Terry Wollam, managing broker at ReMax Equity Group-Wollam & Associates, agrees that desirable, well-established neighborhoods fared best through the downturn.
“We saw people revert to the core areas and most desirable areas, and still saw activity within those markets,” Wollam said.
The outlying areas as far as Kalama, Woodland, and Washougal, where new construction was taking place at a frenzied pace, suffered the biggest crash as hard-to-sell new homes dragged down prices in a shrinking market.
In the case of Washougal, Wollam said prices for view lots began to rival those of Camas, which the market generally perceives as a more desirable community for high-end homebuyers.

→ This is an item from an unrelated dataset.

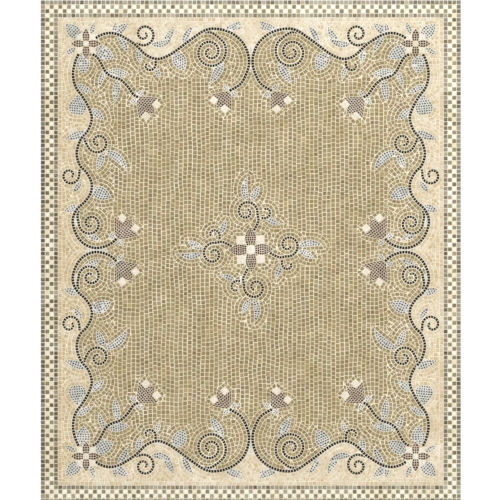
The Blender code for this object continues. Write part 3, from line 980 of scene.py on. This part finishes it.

The downturn brought prices closer to historical patterns, he said.
But if lenders were too lax in the past, many in the industry say the tightened down payment requirements and loan approval strandards have become too stringent in response to the housing meltdown. Wollam estimated that he could win loan approval for nine out of 10 prospective buyers in the housing boom days, and that perhaps five of those 10 would qualify under today’s standards.
He said he isn’t looking for a return to the too-easy financing practices of the past, when loan lenders approved what became known as “liar loans” because they required no documentation of income. But he’d like lending practices that could perhaps notch approval up to seven out of 10 prospective buyers.
With the huge secondary lenders Fannie Mae and Freddie Mac looking at an easing of lending rules, he sees hope for a stronger real estate market. Fannie Mae and Freddie Mac “are the ringbearers for where the market is headed,” Wollam said. “We’re going to start seeing some positive effects and get more to where we need to be.”
Ginn, the Realtor, suspects it could be three to five more years before prices in the local housing market return to their peak value from several years ago. But he’s encouraged that the slower recovery may prevent another housing bubble.
“I think the process that is happening in a way that’s sustainable, (and) not something that’s going to crash again, is the key part of that,” he said.